• **YOUR GOAL**: Exactly the lines from the one with "# Turned edges at both ends" to the one with "bpy.data.objects.remove(obj)", both included, are to be printed again; leave out the rest.

• **DATA SECTION**:
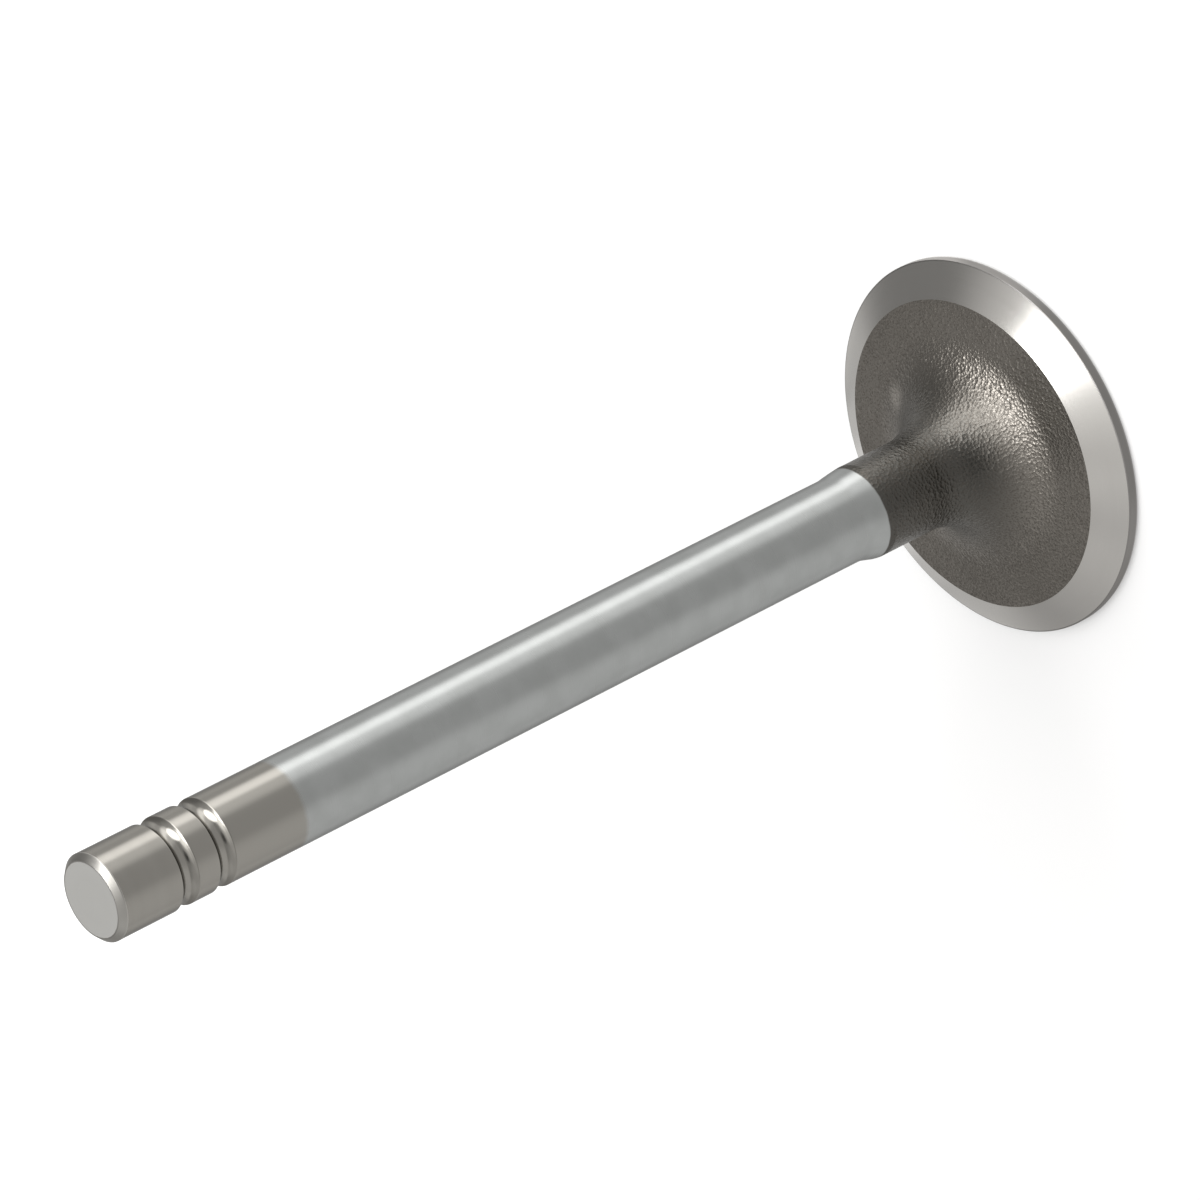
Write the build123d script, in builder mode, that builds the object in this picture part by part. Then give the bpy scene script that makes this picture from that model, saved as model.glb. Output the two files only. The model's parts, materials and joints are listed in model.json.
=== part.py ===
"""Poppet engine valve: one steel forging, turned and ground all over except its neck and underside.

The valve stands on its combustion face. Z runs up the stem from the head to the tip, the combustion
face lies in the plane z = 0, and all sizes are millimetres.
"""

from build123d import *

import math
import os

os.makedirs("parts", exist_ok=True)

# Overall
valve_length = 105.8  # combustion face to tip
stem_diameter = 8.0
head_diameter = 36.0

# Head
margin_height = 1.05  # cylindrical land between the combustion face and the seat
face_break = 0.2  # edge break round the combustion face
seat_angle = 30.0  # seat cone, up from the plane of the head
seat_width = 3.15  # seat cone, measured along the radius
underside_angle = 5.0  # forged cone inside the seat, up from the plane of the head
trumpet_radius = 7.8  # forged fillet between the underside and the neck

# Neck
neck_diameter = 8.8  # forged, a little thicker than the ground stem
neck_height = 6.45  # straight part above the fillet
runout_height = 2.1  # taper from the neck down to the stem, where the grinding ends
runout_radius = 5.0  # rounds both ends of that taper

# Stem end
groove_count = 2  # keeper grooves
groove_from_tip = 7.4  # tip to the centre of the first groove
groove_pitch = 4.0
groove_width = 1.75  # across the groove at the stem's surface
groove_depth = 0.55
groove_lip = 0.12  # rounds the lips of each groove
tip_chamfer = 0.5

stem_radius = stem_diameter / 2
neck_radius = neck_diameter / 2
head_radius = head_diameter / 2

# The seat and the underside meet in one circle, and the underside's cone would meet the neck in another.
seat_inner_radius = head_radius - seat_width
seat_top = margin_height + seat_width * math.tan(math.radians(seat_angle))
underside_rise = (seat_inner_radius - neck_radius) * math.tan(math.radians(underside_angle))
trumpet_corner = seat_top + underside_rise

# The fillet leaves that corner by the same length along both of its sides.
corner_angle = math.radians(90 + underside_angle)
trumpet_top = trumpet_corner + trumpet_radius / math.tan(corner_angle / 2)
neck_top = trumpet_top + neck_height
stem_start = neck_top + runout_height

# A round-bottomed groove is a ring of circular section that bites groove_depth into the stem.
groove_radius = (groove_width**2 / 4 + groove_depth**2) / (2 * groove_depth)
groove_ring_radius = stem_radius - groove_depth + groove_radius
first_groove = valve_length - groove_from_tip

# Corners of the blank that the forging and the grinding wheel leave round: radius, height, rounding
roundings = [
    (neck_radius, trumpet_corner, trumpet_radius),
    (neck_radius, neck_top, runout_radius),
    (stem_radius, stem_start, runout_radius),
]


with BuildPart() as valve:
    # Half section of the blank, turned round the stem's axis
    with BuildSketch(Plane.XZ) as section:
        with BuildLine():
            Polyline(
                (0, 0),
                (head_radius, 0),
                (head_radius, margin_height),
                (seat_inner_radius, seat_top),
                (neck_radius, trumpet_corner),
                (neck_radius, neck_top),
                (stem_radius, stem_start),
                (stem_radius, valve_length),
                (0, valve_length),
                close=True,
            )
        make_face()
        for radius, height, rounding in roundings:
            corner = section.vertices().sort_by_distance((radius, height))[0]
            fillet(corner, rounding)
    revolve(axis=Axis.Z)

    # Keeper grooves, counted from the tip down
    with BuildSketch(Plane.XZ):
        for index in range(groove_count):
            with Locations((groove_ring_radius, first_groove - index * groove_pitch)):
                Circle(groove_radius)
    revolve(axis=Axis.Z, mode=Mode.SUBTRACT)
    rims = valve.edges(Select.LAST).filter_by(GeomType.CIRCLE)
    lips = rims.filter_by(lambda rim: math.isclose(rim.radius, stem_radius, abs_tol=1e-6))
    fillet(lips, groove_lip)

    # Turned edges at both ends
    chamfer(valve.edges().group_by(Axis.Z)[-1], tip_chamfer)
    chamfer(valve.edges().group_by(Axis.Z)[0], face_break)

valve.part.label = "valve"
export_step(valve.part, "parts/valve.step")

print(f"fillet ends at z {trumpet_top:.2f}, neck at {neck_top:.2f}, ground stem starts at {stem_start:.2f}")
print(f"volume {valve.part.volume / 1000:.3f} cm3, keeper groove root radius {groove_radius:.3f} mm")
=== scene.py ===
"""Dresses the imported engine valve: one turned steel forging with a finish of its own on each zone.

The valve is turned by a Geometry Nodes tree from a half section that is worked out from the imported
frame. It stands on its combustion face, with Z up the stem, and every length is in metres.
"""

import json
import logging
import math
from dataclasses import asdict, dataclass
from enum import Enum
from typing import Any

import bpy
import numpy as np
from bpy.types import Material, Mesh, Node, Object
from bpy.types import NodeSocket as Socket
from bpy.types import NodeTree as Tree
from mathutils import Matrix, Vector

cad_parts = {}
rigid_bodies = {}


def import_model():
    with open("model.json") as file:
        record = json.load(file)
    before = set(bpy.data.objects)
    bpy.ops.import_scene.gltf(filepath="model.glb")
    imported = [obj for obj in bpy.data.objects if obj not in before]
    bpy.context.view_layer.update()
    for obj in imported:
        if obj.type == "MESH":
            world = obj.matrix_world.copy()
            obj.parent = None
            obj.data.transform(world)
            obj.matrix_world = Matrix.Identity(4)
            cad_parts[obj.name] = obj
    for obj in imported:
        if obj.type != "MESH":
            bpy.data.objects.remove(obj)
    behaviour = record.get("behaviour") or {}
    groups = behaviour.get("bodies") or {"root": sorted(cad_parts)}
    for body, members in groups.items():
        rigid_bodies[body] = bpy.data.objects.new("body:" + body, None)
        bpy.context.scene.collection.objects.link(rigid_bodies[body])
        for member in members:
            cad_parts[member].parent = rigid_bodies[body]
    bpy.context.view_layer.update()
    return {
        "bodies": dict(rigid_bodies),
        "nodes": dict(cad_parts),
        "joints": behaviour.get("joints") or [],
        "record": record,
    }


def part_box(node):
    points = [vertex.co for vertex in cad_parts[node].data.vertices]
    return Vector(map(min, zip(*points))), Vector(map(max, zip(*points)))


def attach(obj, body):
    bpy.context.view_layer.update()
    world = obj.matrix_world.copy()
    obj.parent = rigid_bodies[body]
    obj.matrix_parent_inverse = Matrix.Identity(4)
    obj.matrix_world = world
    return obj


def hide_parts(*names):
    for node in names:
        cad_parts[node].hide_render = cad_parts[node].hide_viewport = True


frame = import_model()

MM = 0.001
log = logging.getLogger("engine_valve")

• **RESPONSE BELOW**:
    # Turned edges at both ends
    chamfer(valve.edges().group_by(Axis.Z)[-1], tip_chamfer)
    chamfer(valve.edges().group_by(Axis.Z)[0], face_break)

valve.part.label = "valve"
export_step(valve.part, "parts/valve.step")

print(f"fillet ends at z {trumpet_top:.2f}, neck at {neck_top:.2f}, ground stem starts at {stem_start:.2f}")
print(f"volume {valve.part.volume / 1000:.3f} cm3, keeper groove root radius {groove_radius:.3f} mm")
=== scene.py ===
"""Dresses the imported engine valve: one turned steel forging with a finish of its own on each zone.

The valve is turned by a Geometry Nodes tree from a half section that is worked out from the imported
frame. It stands on its combustion face, with Z up the stem, and every length is in metres.
"""

import json
import logging
import math
from dataclasses import asdict, dataclass
from enum import Enum
from typing import Any

import bpy
import numpy as np
from bpy.types import Material, Mesh, Node, Object
from bpy.types import NodeSocket as Socket
from bpy.types import NodeTree as Tree
from mathutils import Matrix, Vector

cad_parts = {}
rigid_bodies = {}


def import_model():
    with open("model.json") as file:
        record = json.load(file)
    before = set(bpy.data.objects)
    bpy.ops.import_scene.gltf(filepath="model.glb")
    imported = [obj for obj in bpy.data.objects if obj not in before]
    bpy.context.view_layer.update()
    for obj in imported:
        if obj.type == "MESH":
            world = obj.matrix_world.copy()
            obj.parent = None
            obj.data.transform(world)
            obj.matrix_world = Matrix.Identity(4)
            cad_parts[obj.name] = obj
    for obj in imported:
        if obj.type != "MESH":
            bpy.data.objects.remove(obj)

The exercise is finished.